W dość nieokreślonej, futurystycznej przestrzeni grupa aktorów znajduje się w ciągłym ruchu i nie mówimy tu o tradycyjnym poruszaniu się po scenie, a raczej o „wiciu się” w rytm hipnotyzujących dźwięków. Pierwszym skojarzeniem, jakie może nasuwać się widzowi, to oczywiście tytułowy wąż – jak wąż to pokusa, jak pokusa to erotyzm. Tanecznym krokiem przechodzimy zatem płynnie ku ciału. Ciał mamy cały przekrój – w różnym wieku, płci i kondycji fizycznej (co również przekłada się na mniej lub bardziej urocze „wicie się” na scenie). Wraz z rozwojem akcji scena staje się np. wybiegiem, znanym z pokazów haute couture lub salą prób dla tancerzy. Każda z owych przestrzeni jest warunkowana poprzez ciało, w pewnym sensie nie istnieje bez niego.
Spektakl Pawła Sakowicza skupia się na dwóch podstawowych wymiarach ciała – fizycznym i symbolicznym. Aktorzy przez prawie cały czas są w nieustannym ruchu – widzimy jak z upływem minut męczą się, pojawia się pot, przyspieszony oddech. Ciało zużywa się niczym eksploatowana maszyna. Sfera symboliczna pozwala tworzyć nowe światy, rzeczywistości za pomocą swoich rąk, nóg, głowy. Raz będzie to intymne zbliżenie, raz impreza, na której tańczy się mambo.

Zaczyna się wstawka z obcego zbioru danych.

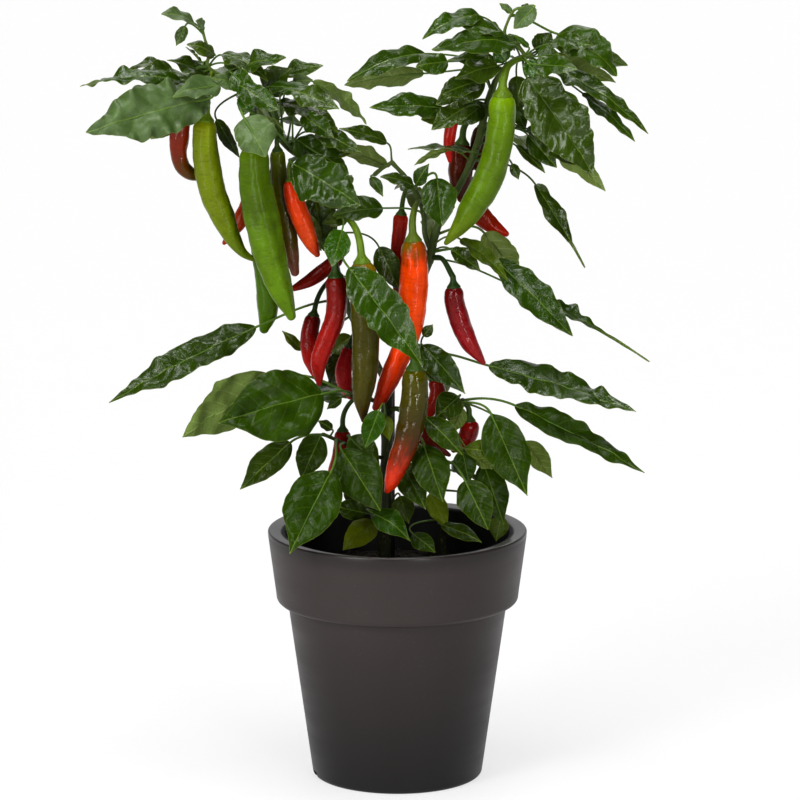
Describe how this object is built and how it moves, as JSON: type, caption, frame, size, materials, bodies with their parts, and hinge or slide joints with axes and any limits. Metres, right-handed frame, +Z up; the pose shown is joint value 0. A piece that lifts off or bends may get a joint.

Boa w ciekawy sposób podejmuje grę z widzem, który w dużej mierze sam musi domyśleć się fabuły spektaklu, dopowiedzieć sobie historię do tego, co widzi na scenie. Pozwala to na w zasadzie nieograniczoną liczbę kontekstów, których generatorem są ruchy aktorów na scenie. Parafrazując religijną sentencję: „ciało staje się słowem”.
Spektakl ma wiele zabawnych momentów, może nie wynikających z samych sytuacji czy fabuły, a z autentycznej zabawy, jaką mają aktorzy dramatyczni, grając w spektaklu choreograficznym, który, co widać, nie jest do końca „z ich bajki”. Boa to ciekawy eksperyment, który warto obejrzeć, mimo tego że szybko się o nim zapomni. Jak w tańcu – liczy się moment, reszta jest historią.